1. This is an appeal by the Government of Bombay, and the appeal arises in the following circumstances:
2. One Dattatraya Anant Kulkarni was an officiating kulkarni of a certain village between February 1908 and September 1911. Between 11th April and 25th July 1911 he collected a sum of Rs. 189 from the village rayats for certain irrigation cesses. Receipts were given by Dattatraya Anant to the paying rayats, but in fact Dattatraya misappropriated these moneys. He has been on his own trial convicted on his plea of guilty. He admits his guilt also when examined as a witness in the trial of this respondent.

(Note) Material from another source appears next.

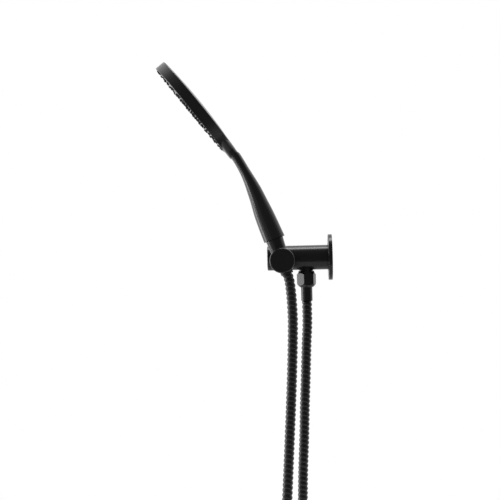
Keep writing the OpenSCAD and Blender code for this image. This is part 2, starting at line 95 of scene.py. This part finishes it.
# %% Hose centreline
TILT = math.radians(19)
PIVOT = Vector((-70.6, -47, -4.5))
NUT_AXIS = Vector((-math.sin(TILT), 0, math.cos(TILT)))
OUTLET_X, FERRULE_END = -37.5, -62.45
HOSE_D = 14.5
hose_top = PIVOT - NUT_AXIS * 2.2
hose_exit = PIVOT - NUT_AXIS * 20
route = [
    (-61.8, -47, -31), (-60.2, -47, -42), (-58.8, -47, -60), (-58, -47, -86), (-58.8, -47, -118),
    (-60.7, -47, -160), (-63.2, -48, -205), (-66, -50, -250), (-68.8, -53, -295),
    (-71.8, -58, -340), (-76, -66, -390), (-79, -76, -440), (-81, -85, -490), (-81, -90, -530),
    (-80, -88, -562), (-78, -80, -593), (-73, -58, -616), (-66, -27, -625), (-59, 4, -616),
    (-54, 26, -593), (-52, 34, -562), (-51, 34, -525), (-51, 28, -480), (-51, 18, -430),
    (-51, 9, -385), (-50, 3, -345), (-48.5, 0, -303), (-46, 0, -258), (-44, 0, -212),
    (-41.7, 0, -170), (-39.5, 0, -125), (-38, 0, -102), (-37.5, 0, -86), (-37.5, 0, -74)]
knots = [hose_top, hose_exit] + [Vector(p) for p in route] + [Vector((OUTLET_X, 0, FERRULE_END))]


def between(a, b, c, d, t):
    """A point on the smooth curve from b to c, with a before them and d after."""
    return (2 * b + (c - a) * t + (2 * a - 5 * b + 4 * c - d) * t ** 2
            + (3 * b - a - 3 * c + d) * t ** 3) / 2


def smooth(points, steps=16):
    """The points joined by a smooth curve, as many small steps."""
    last = len(points) - 1
    curve = [between(points[max(i - 1, 0)], points[i], points[i + 1], points[min(i + 2, last)], k / steps)
             for i in range(last) for k in range(steps)]
    return curve + [points[-1]]


def even(points, step):
    """The same line walked in equal steps."""
    lengths = [(b - a).length for a, b in zip(points, points[1:])]
    count = round(sum(lengths) / step)
    step = sum(lengths) / count
    walked, i, done = [points[0].copy()], 0, 0
    for n in range(1, count):
        while done + lengths[i] < n * step:
            done += lengths[i]
            i += 1
        walked.append(points[i].lerp(points[i + 1], (n * step - done) / lengths[i]))
    return walked + [points[-1].copy()]


RIB_PITCH = 6.6
RINGS_PER_RIB = 9
centreline = even(smooth(knots), RIB_PITCH / RINGS_PER_RIB)
hose_length = sum((b - a).length for a, b in zip(centreline, centreline[1:]))
print("hose", round(hose_length), "mm long,", len(centreline), "rings")

# %% [markdown]
# ## The ribbed hose
# The hose is a bellows-like sleeve with one rib that runs round it like a screw thread, which is
# why the teeth on its left edge stand half a pitch below those on its right. Each ring of points
# is pushed in or out by where the rib passes it. The ring's side direction is carried along from
# ring to ring, so the helix doesn't jump where the hose bends.

# %% Hose mesh
RIB_DEPTH = 1.5
SIDES = 30


def rib(turns):
    """How far the surface stands below the crest, from 0 to 1, with round crests and tight roots."""
    return abs(math.sin(math.pi * turns)) ** 0.8


def tube(name, line, radius_at, sides):
    """A closed tube round the line, in metres; radius_at takes a place along it and an angle."""
    heads = [(line[min(i + 1, len(line) - 1)] - line[max(i - 1, 0)]).normalized()
             for i in range(len(line))]
    side = Vector((0, 1, 0))
    corners, faces = [], []
    for i, (centre, head) in enumerate(zip(line, heads)):
        side = (side - head * side.dot(head)).normalized()
        other = head.cross(side)
        for k in range(sides):
            angle = 2 * math.pi * k / sides
            radius = radius_at(i, k / sides)
            corners.append((centre + (side * math.cos(angle) + other * math.sin(angle)) * radius) * MM)
    for i in range(len(line) - 1):
        for k in range(sides):
            a, b = i * sides + k, i * sides + (k + 1) % sides
            faces.append((a, b, b + sides, a + sides))
    faces.append(tuple(range(sides))[::-1])
    faces.append(tuple(range(len(corners) - sides, len(corners))))
    mesh = bpy.data.meshes.new(name)
    mesh.from_pydata(corners, [], faces)
    mesh.polygons.foreach_set("use_smooth", [True] * len(faces))
    made = bpy.data.objects.new(name, mesh)
    bpy.context.collection.objects.link(made)
    return made


def hose_radius(ring, turn):
    return HOSE_D / 2 - RIB_DEPTH * (1 - rib(ring / RINGS_PER_RIB + turn))


hose = tube("ribbed_hose", centreline, hose_radius, SIDES)
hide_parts("shower_hose")
print("hose mesh has", len(hose.data.polygons), "faces")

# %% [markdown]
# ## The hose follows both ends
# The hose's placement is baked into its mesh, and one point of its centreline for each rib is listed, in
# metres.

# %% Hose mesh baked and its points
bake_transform(hose)
[tuple(p * MM) for p in centreline[::RINGS_PER_RIB]]

# %% [markdown]
# ## A small language for finishes
# A finish is a web of nodes. Writing it as sums reads better, so a thin class stands for one
# number of the web and turns each sign into a Math node. Every other node comes from one method.

# %% Shader helper


class Amount:
    """One output of a node, on which plain arithmetic adds Math nodes."""

    def __init__(self, finish, socket):
        self.finish = finish
        self.socket = socket

    def math(self, operation, first, second):
        return self.finish.node("ShaderNodeMath", {"operation": operation}, {0: first, 1: second})

    def __add__(self, other):
        return self.math("ADD", self, other)

    def __radd__(self, other):
        return self.math("ADD", other, self)

    def __sub__(self, other):
        return self.math("SUBTRACT", self, other)

    def __rsub__(self, other):
        return self.math("SUBTRACT", other, self)

    def __mul__(self, other):
        return self.math("MULTIPLY", self, other)

    def __rmul__(self, other):
        return self.math("MULTIPLY", other, self)


class Finish:
    """A material, with one method that makes any node of it."""

    def __init__(self, name, tree_owner=None):
        self.material = tree_owner or bpy.data.materials.new(name)
        self.material.use_nodes = True
        self.tree = self.material.node_tree
        self.tree.nodes.clear()

    def node(self, kind, settings=None, sockets=None, out=0):
        made = self.tree.nodes.new(kind)
        for key, value in (settings or {}).items():
            setattr(made, key, value)
        for key, value in (sockets or {}).items():
            if isinstance(value, Amount):
                self.tree.links.new(value.socket, made.inputs[key])
            else:
                made.inputs[key].default_value = value
        return Amount(self, made.outputs[out]) if made.outputs else made

    def place(self):
        """Where a point lies on the piece, in metres."""
        return self.node("ShaderNodeTexCoord", out="Object")

    def noise(self, size_mm, detail=2):
        """Soft random spots of about this size, from 0 to 1."""
        return self.node("ShaderNodeTexNoise", None,
                         {"Vector": self.place(), "Scale": 1 / (size_mm * MM), "Detail": detail})

    def surface(self, sockets):
        shader = self.node("ShaderNodeBsdfPrincipled", None, sockets)
        self.node("ShaderNodeOutputMaterial", None, {"Surface": shader})
        return self.material

    def bump(self, height, strength, distance_mm):
        return self.node("ShaderNodeBump", None,
                         {"Height": height, "Strength": strength, "Distance": distance_mm * MM})


def grey(level):
    return (level, level, level * 1.02, 1)


# %% [markdown]
# ## Satin black
# The metal parts and the handset share one satin black lacquer. It is a very dark base under a
# half-gloss skin, with a grain too fine to see that breaks up the reflections a little, and
# a roughness that wanders by a few hundredths as sprayed lacquer does.

# %% Black lacquer


def lacquer(name, base, rough, grain):
    finish = Finish(name)
    patches = finish.noise(30)
    fine = finish.noise(0.35, detail=1)
    return finish.surface({
        "Base Color": grey(base),
        "Roughness": rough + (patches - 0.5) * 0.05,
        "Specular IOR Level": 0.5,
        "Normal": finish.bump(fine, grain, 0.02)})


satin_black = lacquer("satin_black", 0.011, 0.24, 0.25)
black_abs = lacquer("black_abs", 0.013, 0.27, 0.25)

# %% [markdown]
# ## The other finishes
# The hose has a smooth plastic cover, the nozzles are soft silicone that scatters light, and
# what is inside is turned brass, moulded plastic, rubber and stainless steel.

# %% Hose, rubber, plastic and bare metal


def plain(name, colour, rough, metallic=0.0, spots=0.04):
    finish = Finish(name)
    return finish.surface({
        "Base Color": colour,
        "Metallic": metallic,
        "Roughness": rough + (finish.noise(4) - 0.5) * spots})


finishes = {
    "satin_black": satin_black,
    "black_abs": black_abs,
    "hose_cover": plain("hose_cover", grey(0.012), 0.33),
    "silicone": plain("silicone", grey(0.014), 0.55),
    "black_rubber": plain("black_rubber", grey(0.012), 0.6),
    "black_plastic": plain("black_plastic", grey(0.018), 0.4),
    "white_plastic": plain("white_plastic", (0.68, 0.67, 0.63, 1), 0.4),
    "brass": plain("brass", (0.6, 0.41, 0.16, 1), 0.28, metallic=1.0),
    "stainless": plain("stainless", (0.55, 0.56, 0.57, 1), 0.3, metallic=1.0)}
slot_of = {row["node"]: row["material_slot"] for row in frame["record"]["subparts"]}
for name, part in nodes.items():
    part.data.materials.clear()
    part.data.materials.append(finishes[slot_of[name]])
hose.data.materials.append(finishes["hose_cover"])
print("finishes:", len(finishes))

# %% [markdown]
# ## Floor and white surroundings
# The set hangs in front of pure white. The white is a colour that the camera, the reflections
# and clear things see, while the light that falls on the set stays at an ordinary level.
# The reflections see white only behind and above, because a studio is dark round the camera.
# A pale floor under the loop of the hose keeps its shadow.

# %% Floor
FLOOR_GAP = 12
floor_z = solid_low.z - FLOOR_GAP * MM
bpy.ops.mesh.primitive_cylinder_add(vertices=96, radius=0.75, depth=0.01,
                                    location=(-0.1, 0, floor_z - 0.005))
floor = bpy.context.object
floor.name = "floor"
floor.data.materials.append(plain("floor", (0.8, 0.8, 0.8, 1), 0.6))

# %% Surroundings
world = bpy.data.worlds.new("studio")
bpy.context.scene.world = world
studio = Finish("studio", world)
toward = studio.node("ShaderNodeTexCoord", out="Generated")
split = studio.node("ShaderNodeSeparateXYZ", None, {0: toward})
x_out, y_out, z_out = (Amount(studio, split.socket.node.outputs[axis]) for axis in "XYZ")


def fade(amount, low, high, start=0.0, end=1.0):
    """Goes smoothly from start to end while the amount goes from low to high."""
    return studio.node("ShaderNodeMapRange", {"interpolation_type": "SMOOTHSTEP"},
                       {0: amount, 1: low, 2: high, 3: start, 4: end})


behind = fade(y_out, -0.35, 0.35)
left_side = fade(x_out, -0.2, -0.9)
not_below = fade(z_out, -0.75, -0.35, 0.1, 1)
seen_in_gloss = 0.1 + (behind * not_below + left_side * 0.35) * 0.85
rays = studio.node("ShaderNodeLightPath")
camera_ray, glossy_ray, clear_ray = (
    Amount(studio, rays.socket.node.outputs[kind])
    for kind in ("Is Camera Ray", "Is Glossy Ray", "Is Transmission Ray"))
AMBIENT = 0.35
whole = camera_ray + clear_ray
strength = AMBIENT + whole * (1 - AMBIENT) + glossy_ray * (seen_in_gloss - AMBIENT)
background = studio.node("ShaderNodeBackground", None, {"Color": (1, 1, 1, 1), "Strength": strength})
studio.node("ShaderNodeOutputWorld", None, {"Surface": background})

# %% [markdown]
# ## Soft lamps
# A large lamp above lights the tops, a tall one on the left draws the pale line down the front
# of the handle, and a long low one in front puts the second bright band on the arm.

# %% Lamps


def lamp(name, place, aim, size, watts):
    data = bpy.data.lights.new(name, "AREA")
    data.shape = "RECTANGLE"
    data.size, data.size_y = size
    data.energy = watts
    made = bpy.data.objects.new(name, data)
    bpy.context.collection.objects.link(made)
    made.location = place
    made.rotation_mode = "QUATERNION"
    made.rotation_quaternion = (Vector(aim) - Vector(place)).to_track_quat("-Z", "Y")
    return made


CENTRE = (-0.1, -0.03, 0)
lamp("overhead", (-0.1, 0.25, 1.6), CENTRE, (1.4, 0.6), 14)
lamp("left_side", (-1.5, 0.15, 0.2), CENTRE, (0.5, 1.6), 12)
lamp("low_front", (-0.05, -0.75, -1.25), CENTRE, (1.2, 0.28), 7)
print("lamps:", len(bpy.data.lights))

# %% [markdown]
# ## The render uses Blender's Standard view transform.

# %% Finish
bpy.context.scene.view_settings.view_transform = "Standard"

3. In September 1.911 this Dattatraya Anant was transferred to another village. He handed over charge to one Dattatraya Hari, who is a witness in the respondent's case. He did not hand over the account books and other papers. In December 1911 the present respondent Balkrishna Waman, who was a petition-writer known to Dattatraya Anant, learnt that the rayats, whose money had been misappropriated, were on the point of complaining against Dattatraya Anant in regard to the misappropriations. He, therefore, warned Dattatraya Anant and proposed that he, the respondent, should forge certain challans in order to protect the fraud which Dattatraya Anant had committed. The point about these challans was that, in the essential parts of them, they constituted receipts from the Taluka Treasury acknowledging payments made into the Treasury by the village Kulkarni. In pursuance of this arrangement Dattatraya Anant wrote the body of the challans, while the endorsements and signatures of the Taluka Treasury officials were forged by the respondent. It is these endorsements and signatures which, if genuine, constitute a receipt in the hands of the village Kulkarni.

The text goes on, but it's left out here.